◆ EXERCISE PROMPT
What follows is a listing; give it again exactly, in its entirety.
----- DATA LINES -----
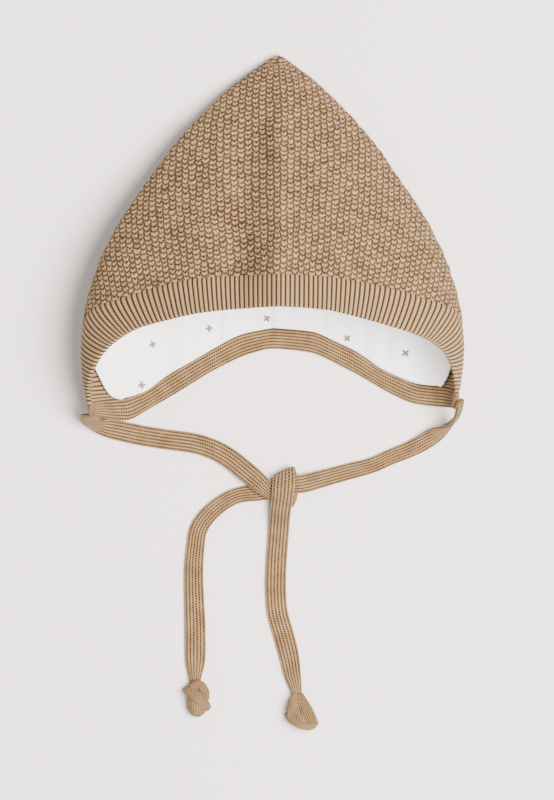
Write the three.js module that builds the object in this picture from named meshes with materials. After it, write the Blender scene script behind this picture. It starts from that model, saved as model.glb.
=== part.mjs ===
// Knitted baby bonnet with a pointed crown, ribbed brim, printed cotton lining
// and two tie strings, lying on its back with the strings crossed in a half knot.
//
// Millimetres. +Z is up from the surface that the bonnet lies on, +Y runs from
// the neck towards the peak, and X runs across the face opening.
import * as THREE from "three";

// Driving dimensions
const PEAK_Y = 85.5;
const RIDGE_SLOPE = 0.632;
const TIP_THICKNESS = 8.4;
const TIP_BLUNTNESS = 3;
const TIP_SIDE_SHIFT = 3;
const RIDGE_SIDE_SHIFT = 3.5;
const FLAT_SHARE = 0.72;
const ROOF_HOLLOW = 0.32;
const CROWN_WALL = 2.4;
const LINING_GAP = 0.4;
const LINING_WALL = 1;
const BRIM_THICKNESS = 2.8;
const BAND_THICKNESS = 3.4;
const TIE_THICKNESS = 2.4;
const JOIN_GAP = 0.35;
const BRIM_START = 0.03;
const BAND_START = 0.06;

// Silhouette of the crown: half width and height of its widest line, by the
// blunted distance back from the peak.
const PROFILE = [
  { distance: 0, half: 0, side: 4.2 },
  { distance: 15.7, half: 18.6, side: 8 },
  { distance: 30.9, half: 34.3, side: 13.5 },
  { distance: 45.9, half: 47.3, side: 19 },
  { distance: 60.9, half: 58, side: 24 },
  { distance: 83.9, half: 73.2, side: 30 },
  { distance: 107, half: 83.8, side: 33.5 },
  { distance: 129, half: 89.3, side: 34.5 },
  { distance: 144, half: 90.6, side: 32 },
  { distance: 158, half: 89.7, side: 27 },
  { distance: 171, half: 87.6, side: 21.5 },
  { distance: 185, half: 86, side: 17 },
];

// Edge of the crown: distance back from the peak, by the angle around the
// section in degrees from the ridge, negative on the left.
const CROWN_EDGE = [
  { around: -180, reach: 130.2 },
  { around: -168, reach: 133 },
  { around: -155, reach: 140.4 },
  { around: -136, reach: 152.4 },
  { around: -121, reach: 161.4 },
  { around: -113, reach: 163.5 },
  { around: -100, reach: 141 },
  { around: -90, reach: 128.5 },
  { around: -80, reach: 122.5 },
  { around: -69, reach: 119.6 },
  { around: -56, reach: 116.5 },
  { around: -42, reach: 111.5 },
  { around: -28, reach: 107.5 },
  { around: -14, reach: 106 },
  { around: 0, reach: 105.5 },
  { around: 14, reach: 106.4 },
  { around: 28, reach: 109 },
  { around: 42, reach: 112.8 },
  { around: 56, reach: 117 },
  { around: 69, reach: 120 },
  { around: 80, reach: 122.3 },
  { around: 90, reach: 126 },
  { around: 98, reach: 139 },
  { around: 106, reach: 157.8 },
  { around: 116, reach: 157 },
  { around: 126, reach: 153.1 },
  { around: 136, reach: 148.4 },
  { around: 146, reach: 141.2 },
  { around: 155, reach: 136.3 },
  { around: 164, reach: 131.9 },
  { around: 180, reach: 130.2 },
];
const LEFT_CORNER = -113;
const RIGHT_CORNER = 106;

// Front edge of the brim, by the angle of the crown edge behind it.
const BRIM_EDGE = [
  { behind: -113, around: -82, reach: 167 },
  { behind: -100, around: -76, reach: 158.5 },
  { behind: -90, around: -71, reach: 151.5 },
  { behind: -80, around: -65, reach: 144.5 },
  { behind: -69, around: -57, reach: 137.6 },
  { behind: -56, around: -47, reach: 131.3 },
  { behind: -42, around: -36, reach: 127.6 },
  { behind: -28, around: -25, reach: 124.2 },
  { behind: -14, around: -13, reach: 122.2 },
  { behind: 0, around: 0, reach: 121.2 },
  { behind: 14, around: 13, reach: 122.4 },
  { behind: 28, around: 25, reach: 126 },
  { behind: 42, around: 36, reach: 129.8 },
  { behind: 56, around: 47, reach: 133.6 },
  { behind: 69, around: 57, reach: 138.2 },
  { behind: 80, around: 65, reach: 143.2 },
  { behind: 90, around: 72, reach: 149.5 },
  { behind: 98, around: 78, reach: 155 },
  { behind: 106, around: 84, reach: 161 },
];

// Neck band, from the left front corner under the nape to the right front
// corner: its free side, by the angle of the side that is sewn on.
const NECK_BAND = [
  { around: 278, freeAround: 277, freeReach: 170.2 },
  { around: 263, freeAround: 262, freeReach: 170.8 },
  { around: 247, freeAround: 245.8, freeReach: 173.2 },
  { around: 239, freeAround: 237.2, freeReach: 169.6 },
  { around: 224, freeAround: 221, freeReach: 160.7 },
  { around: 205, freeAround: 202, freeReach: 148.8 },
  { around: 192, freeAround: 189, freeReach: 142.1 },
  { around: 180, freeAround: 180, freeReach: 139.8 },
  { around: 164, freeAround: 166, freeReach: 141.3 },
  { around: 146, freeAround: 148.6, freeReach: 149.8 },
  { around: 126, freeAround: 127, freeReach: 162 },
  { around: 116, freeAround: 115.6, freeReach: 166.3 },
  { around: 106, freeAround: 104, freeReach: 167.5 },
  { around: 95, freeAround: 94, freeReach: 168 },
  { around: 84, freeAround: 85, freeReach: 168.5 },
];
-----
◆ EXERCISE RESPONSE
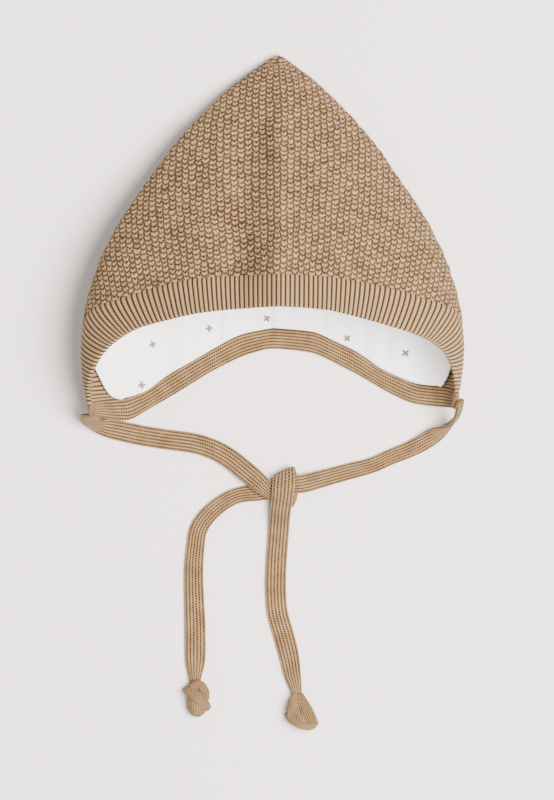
Write the three.js module that builds the object in this picture from named meshes with materials. After it, write the Blender scene script behind this picture. It starts from that model, saved as model.glb.
=== part.mjs ===
// Knitted baby bonnet with a pointed crown, ribbed brim, printed cotton lining
// and two tie strings, lying on its back with the strings crossed in a half knot.
//
// Millimetres. +Z is up from the surface that the bonnet lies on, +Y runs from
// the neck towards the peak, and X runs across the face opening.
import * as THREE from "three";

// Driving dimensions
const PEAK_Y = 85.5;
const RIDGE_SLOPE = 0.632;
const TIP_THICKNESS = 8.4;
const TIP_BLUNTNESS = 3;
const TIP_SIDE_SHIFT = 3;
const RIDGE_SIDE_SHIFT = 3.5;
const FLAT_SHARE = 0.72;
const ROOF_HOLLOW = 0.32;
const CROWN_WALL = 2.4;
const LINING_GAP = 0.4;
const LINING_WALL = 1;
const BRIM_THICKNESS = 2.8;
const BAND_THICKNESS = 3.4;
const TIE_THICKNESS = 2.4;
const JOIN_GAP = 0.35;
const BRIM_START = 0.03;
const BAND_START = 0.06;

// Silhouette of the crown: half width and height of its widest line, by the
// blunted distance back from the peak.
const PROFILE = [
  { distance: 0, half: 0, side: 4.2 },
  { distance: 15.7, half: 18.6, side: 8 },
  { distance: 30.9, half: 34.3, side: 13.5 },
  { distance: 45.9, half: 47.3, side: 19 },
  { distance: 60.9, half: 58, side: 24 },
  { distance: 83.9, half: 73.2, side: 30 },
  { distance: 107, half: 83.8, side: 33.5 },
  { distance: 129, half: 89.3, side: 34.5 },
  { distance: 144, half: 90.6, side: 32 },
  { distance: 158, half: 89.7, side: 27 },
  { distance: 171, half: 87.6, side: 21.5 },
  { distance: 185, half: 86, side: 17 },
];

// Edge of the crown: distance back from the peak, by the angle around the
// section in degrees from the ridge, negative on the left.
const CROWN_EDGE = [
  { around: -180, reach: 130.2 },
  { around: -168, reach: 133 },
  { around: -155, reach: 140.4 },
  { around: -136, reach: 152.4 },
  { around: -121, reach: 161.4 },
  { around: -113, reach: 163.5 },
  { around: -100, reach: 141 },
  { around: -90, reach: 128.5 },
  { around: -80, reach: 122.5 },
  { around: -69, reach: 119.6 },
  { around: -56, reach: 116.5 },
  { around: -42, reach: 111.5 },
  { around: -28, reach: 107.5 },
  { around: -14, reach: 106 },
  { around: 0, reach: 105.5 },
  { around: 14, reach: 106.4 },
  { around: 28, reach: 109 },
  { around: 42, reach: 112.8 },
  { around: 56, reach: 117 },
  { around: 69, reach: 120 },
  { around: 80, reach: 122.3 },
  { around: 90, reach: 126 },
  { around: 98, reach: 139 },
  { around: 106, reach: 157.8 },
  { around: 116, reach: 157 },
  { around: 126, reach: 153.1 },
  { around: 136, reach: 148.4 },
  { around: 146, reach: 141.2 },
  { around: 155, reach: 136.3 },
  { around: 164, reach: 131.9 },
  { around: 180, reach: 130.2 },
];
const LEFT_CORNER = -113;
const RIGHT_CORNER = 106;

// Front edge of the brim, by the angle of the crown edge behind it.
const BRIM_EDGE = [
  { behind: -113, around: -82, reach: 167 },
  { behind: -100, around: -76, reach: 158.5 },
  { behind: -90, around: -71, reach: 151.5 },
  { behind: -80, around: -65, reach: 144.5 },
  { behind: -69, around: -57, reach: 137.6 },
  { behind: -56, around: -47, reach: 131.3 },
  { behind: -42, around: -36, reach: 127.6 },
  { behind: -28, around: -25, reach: 124.2 },
  { behind: -14, around: -13, reach: 122.2 },
  { behind: 0, around: 0, reach: 121.2 },
  { behind: 14, around: 13, reach: 122.4 },
  { behind: 28, around: 25, reach: 126 },
  { behind: 42, around: 36, reach: 129.8 },
  { behind: 56, around: 47, reach: 133.6 },
  { behind: 69, around: 57, reach: 138.2 },
  { behind: 80, around: 65, reach: 143.2 },
  { behind: 90, around: 72, reach: 149.5 },
  { behind: 98, around: 78, reach: 155 },
  { behind: 106, around: 84, reach: 161 },
];

// Neck band, from the left front corner under the nape to the right front
// corner: its free side, by the angle of the side that is sewn on.
const NECK_BAND = [
  { around: 278, freeAround: 277, freeReach: 170.2 },
  { around: 263, freeAround: 262, freeReach: 170.8 },
  { around: 247, freeAround: 245.8, freeReach: 173.2 },
  { around: 239, freeAround: 237.2, freeReach: 169.6 },
  { around: 224, freeAround: 221, freeReach: 160.7 },
  { around: 205, freeAround: 202, freeReach: 148.8 },
  { around: 192, freeAround: 189, freeReach: 142.1 },
  { around: 180, freeAround: 180, freeReach: 139.8 },
  { around: 164, freeAround: 166, freeReach: 141.3 },
  { around: 146, freeAround: 148.6, freeReach: 149.8 },
  { around: 126, freeAround: 127, freeReach: 162 },
  { around: 116, freeAround: 115.6, freeReach: 166.3 },
  { around: 106, freeAround: 104, freeReach: 167.5 },
  { around: 95, freeAround: 94, freeReach: 168 },
  { around: 84, freeAround: 85, freeReach: 168.5 },
];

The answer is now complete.